Sunday, November 1, 2009

ding dong the car is dead...

So my chapter of my first car has offically ended. We had quite the adventure together. The irony of it was that at church today we were talking about how rich America is compared to the rest of the world and i was amazed at the statistic that there are only 8% of people in the world who own a car. Little did i know that less than an hour later i would join the 92% who didn't. Even though this is sad i am so grateful to not be hurt and when Duane picked me up he says "you got a good story" and it's so true. She was a drama queen my Lilly, my first car.

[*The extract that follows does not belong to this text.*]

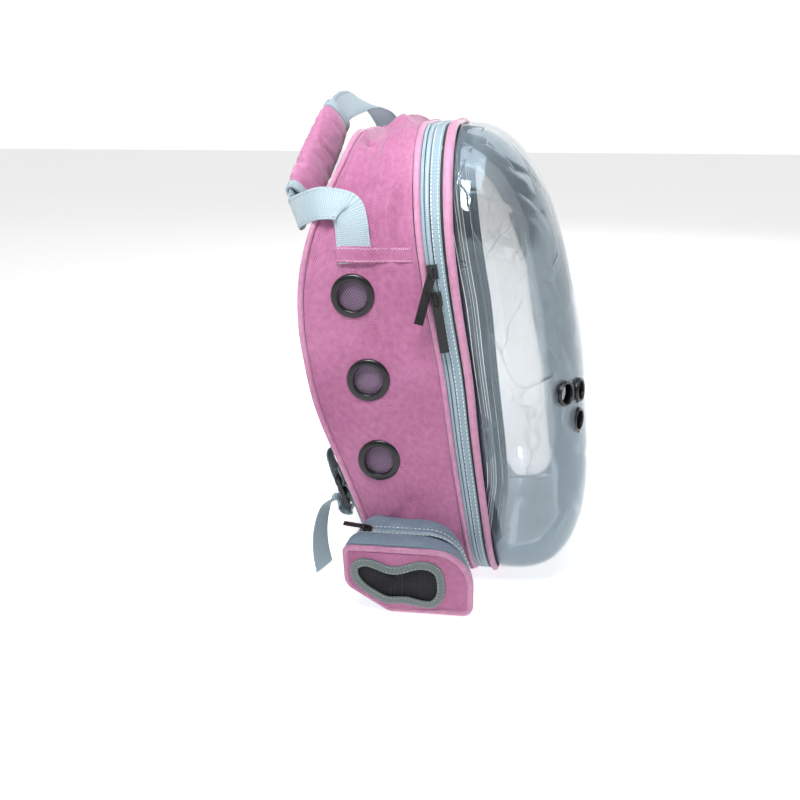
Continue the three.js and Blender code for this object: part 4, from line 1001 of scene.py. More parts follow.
class FabricBody(Assembly):
    """The carrier's cloth: sides, top and base in one band, open at the front and the back."""

    sizes = FabricSizes()
    vents = GrommetSizes()

    def relief(self, along: Array, across: Array) -> Array:
        """The fine relief in mm: hem ridge, yoke dip, puckers, creases and soft waves.

        Each crease adds its depth as a bell curve off its line, and all but the hem, the yoke dip and the
        puckers fade by
        1 - exp(-(d / calm)^4) at d from a grommet's middle, and towards the seams.
        """
        s = self.sizes
        _, z, _, nz = self.shape.outline(along)
        front = self.shape.fabric_front(z)
        width = self.shape.fabric_back(z) - front
        behind = front + across * width
        total = s.soft * ripple(along, behind, 62, 5) + 0.3 * ripple(along, behind, 19, 8)
        for *line, half, depth in s.creases:
            total = total - depth * ridge(along, behind, line, half)
        calm = np.ones_like(total)
        for a, b in self.vents.middles(self.shape):
            calm = calm * (1 - np.exp(-(((along - a) ** 2 + (behind - b) ** 2) / s.calm**2) ** 2))
        total = total * calm * smooth_step((nz + 0.9) / 0.5)
        from_front, from_back = across * width, (1 - across) * width
        edge = np.minimum(from_front, from_back)
        total = total * np.minimum(1, edge / 9)
        gather = np.sin(along / 2.9 + 2 * np.sin(along / 23)) * np.exp(-from_front / 5)
        gather = gather + np.sin(along / 3.7 + 2 * np.sin(along / 31)) * np.exp(-from_back / 7)
        total = total + s.pucker * gather * np.minimum(1, edge / 2)
        total = total - s.yoke_dip * np.exp(-(((from_front - s.yoke) / 3) ** 2))
        upper = smooth_step((nz + 0.3) / 0.3)
        return total + upper * s.hem_height * np.exp(-(((from_back - s.hem) / 2.1) ** 2))

    def build(self) -> None:
        """Makes the cloth, holed at the grommets.

        Outer and inner faces share one grid; cells inside a hole are left out, the hole's rim points are
        drawn onto its circle, and every edge between a kept and a missing cell is closed across the cloth.
        """
        s, shape = self.sizes, self.shape
        along = np.repeat(shape.stations(s.stations)[:, None], s.columns + 1, 1)
        across = np.broadcast_to(np.linspace(0, 1, s.columns + 1), along.shape)
        _, z, _, _ = shape.outline(along)
        front = shape.fabric_front(z)
        width = shape.fabric_back(z) - front
        behind = front + across * width
        kept = np.ones((s.stations, s.columns), bool)
        following = np.roll(along, -1, 0)
        for a, b in self.vents.middles(shape):
            middle_a = (along[:, :-1] + following[:, :-1]) / 2
            middle_b = (behind[:, :-1] + behind[:, 1:]) / 2
            kept &= (middle_a - a) ** 2 + (middle_b - b) ** 2 > s.hole_radius**2
            off_a, off_b = along - a, behind - b
            far = np.hypot(off_a, off_b)
            near = np.abs(far - s.hole_radius) < s.drawn_in
            scale = np.where(near, s.hole_radius / np.maximum(far, 1e-6), 1)
            along = a + off_a * scale
            behind = b + off_b * scale
        across = (behind - front) / width
        relief = self.relief(along, across)
        outer, inner = (shape.on_fabric(along, across, relief + proud) for proud in (0, -shape.wall))
        faces, places = holed_shell(outer, kept, True)
        uv = grid_uv(places, shape.loop_lengths(s.stations), curve_lengths(outer[s.stations // 4]))
        points, faces = used_points(np.concatenate([outer, inner]).reshape(-1, 3), faces)
        piece = mesh_object("body_cloth", points, faces, uv)
        self.finishes["twill"].dress(piece)
        # inner faces get the dark slate lining: partly the lining's own grey, mostly painted shade
        self.finishes["lining"].line(piece, np.arange(len(faces)) // int(kept.sum()) == 1)
        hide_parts("fabric_body")


class SideVents(Assembly):
    """The grommets down each side and the strip of mesh behind them."""

    sizes = GrommetSizes()

    def grommet(self, side: Side, number: int, height: float) -> None:
        """Turns one grommet round X: a rounded flange over the cloth and a barrel through it."""
        s = self.sizes
        along = self.shape.along_at(height, side)
        across = self.shape.across_at(s.behind, height)
        middle = self.shape.on_fabric(along, across, 0.0)
        profile = np.array(s.profile) + (s.hole, 0)
        turn = (np.arange(96) * TAU / 96)[:, None]
        x = middle[0] + side.value * profile[:, 1] + 0 * turn
        y = middle[1] + profile[:, 0] * np.cos(turn)
        z = middle[2] + profile[:, 0] * np.sin(turn)
        name, node = f"vent_grommet_{side.label}_{number}", f"grommet_{side.label}_{number}"
        self.lay(name, node, "plastic", np.stack([x, y, z], -1), np.arange(97.0), np.arange(15.0))

    def screen(self, side: Side) -> None:
        """Lays the mesh strip inside the cloth, its faces a little slack between the grommets."""
        s, shape = self.sizes, self.shape
        margin = s.radius + s.screen_margin
        heights = np.linspace(s.heights[0] - margin, s.heights[-1] + margin, 120)
        along = np.array([shape.along_at(h, side) for h in heights])[:, None]
        across_mm = np.linspace(-1, 1, 26) * margin
        across = shape.across_at(s.behind + across_mm, shape.outline(along)[1])
        depth = 0.35 * ripple(heights[:, None], across_mm[None], 26, 3) - 0.35 - shape.wall - s.screen_gap
        points = folded_sheet(shape, along, across, depth, s.screen_thickness)
        name, node = f"vent_mesh_{side.label}", f"vent_screen_{side.label}"
        self.lay(name, node, "screen", points, heights, there_and_back(across_mm), OPEN)

    def build(self) -> None:
        """Makes both sides' grommets and screens."""
        for side in Side:
            for i, height in enumerate(self.sizes.heights):
                self.grommet(side, i + 1, height)
            self.screen(side)


@dataclass(frozen=True)
class BandSizes:
    """The zip band's finer sizes, in mm."""

    stations: int = 540
    tape_thickness: float = 1.4
    coil_thickness: float = 2.4
    tooth: float = 2.0
    samples_per_tooth: int = 4
    inside: float = 0.1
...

I got to church and my car was acting funny...driving a little warm but that's nothing new. This week each day something else went wrong.
Monday: left turning signal went out
Tuesday: interior lights and "door ajar" would stay on until a mile down the road
Wednesday: gages would jump while driving
Thursday: going through gas more severely than usual
Friday: radio was going in and out

So it was acting funny and that's how she was...she was temperamental and moody. She was after all my drama queen car! *keep in mind this all happened within a minute but seemed like an hour* So after church i was driving down mackinaw trail and she started shaking violently. She usually shakes if driven above 70 MPH but this was the whole thing and worse then ever before, nothing like i've ever experienced! Then there entire car was a huge cloud of smoke...i couldn't tell where it was coming from. I started to pull over and as i got just off the road she died. I parked it and turned it off and got out of the car. I grabbed my cell phone and threw it in my pocket. Praising God at the last minute i grabbed it before heading out the door. I then popped the hood to get a look to where the smoke was coming. It was everywhere and then i saw a bunch of smoke come from underneath the car. I looked and there was this huge flame just behind the tire. I took a deep breathe and praise God again that i had an "emergency 2 liter of water" in my car. I took it out and put the flame out. I took out my phone and called Duane to come and pick me up.

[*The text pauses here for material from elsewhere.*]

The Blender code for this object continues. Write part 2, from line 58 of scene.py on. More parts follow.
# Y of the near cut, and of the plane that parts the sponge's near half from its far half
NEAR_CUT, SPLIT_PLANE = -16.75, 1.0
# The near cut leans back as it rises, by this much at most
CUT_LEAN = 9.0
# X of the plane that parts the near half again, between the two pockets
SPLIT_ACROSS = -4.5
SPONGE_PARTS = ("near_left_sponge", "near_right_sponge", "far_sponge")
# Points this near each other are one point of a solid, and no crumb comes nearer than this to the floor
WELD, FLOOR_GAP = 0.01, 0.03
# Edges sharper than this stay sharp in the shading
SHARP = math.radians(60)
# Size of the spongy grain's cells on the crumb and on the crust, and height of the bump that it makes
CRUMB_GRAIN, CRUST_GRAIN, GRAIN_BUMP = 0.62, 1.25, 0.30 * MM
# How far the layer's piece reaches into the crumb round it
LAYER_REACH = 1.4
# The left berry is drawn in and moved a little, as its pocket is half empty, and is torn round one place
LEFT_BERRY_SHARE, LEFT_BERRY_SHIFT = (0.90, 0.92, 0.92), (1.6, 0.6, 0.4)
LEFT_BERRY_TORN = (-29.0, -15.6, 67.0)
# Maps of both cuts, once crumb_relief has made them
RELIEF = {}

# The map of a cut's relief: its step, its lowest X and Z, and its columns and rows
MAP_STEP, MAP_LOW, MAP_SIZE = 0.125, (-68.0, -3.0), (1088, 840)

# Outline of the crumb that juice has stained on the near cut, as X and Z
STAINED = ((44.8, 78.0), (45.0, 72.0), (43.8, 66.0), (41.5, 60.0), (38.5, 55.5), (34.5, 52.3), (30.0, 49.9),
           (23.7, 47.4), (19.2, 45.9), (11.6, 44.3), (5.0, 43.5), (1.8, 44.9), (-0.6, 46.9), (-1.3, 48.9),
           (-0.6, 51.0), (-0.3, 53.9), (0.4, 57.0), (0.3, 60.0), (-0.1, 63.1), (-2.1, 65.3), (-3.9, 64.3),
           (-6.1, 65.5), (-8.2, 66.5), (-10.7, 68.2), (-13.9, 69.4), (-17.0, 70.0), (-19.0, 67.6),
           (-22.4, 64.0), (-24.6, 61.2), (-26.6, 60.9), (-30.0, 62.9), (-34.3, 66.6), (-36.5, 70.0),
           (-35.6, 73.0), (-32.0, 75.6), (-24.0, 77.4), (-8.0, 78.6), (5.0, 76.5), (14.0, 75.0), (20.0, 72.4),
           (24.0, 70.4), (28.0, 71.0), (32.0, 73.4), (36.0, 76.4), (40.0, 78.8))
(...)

I texted my mom, "Car is R.I.P. I'll call you when i get back". This car has been a religious experience. I've prayed more in this car than anywhere else. Every time it started was a miracle that i had another day as a driver. Today God spared me...it sucks but it could have been SO MUCH WORSE. Seriously. It was a nice adventure that Lilly and i had. My mom feels terrible that i put so much money into something so not worth it. However how on earth would she have know? It's a good story...

So now i'm back to borrowing cars and being blessed by how amazing the friends God placed in my life. So if you have anyone who wants to get rid of a car :) or a cheap car that i can afford in like five years...:)! Above all i need prayers. God has this situation under control...completely!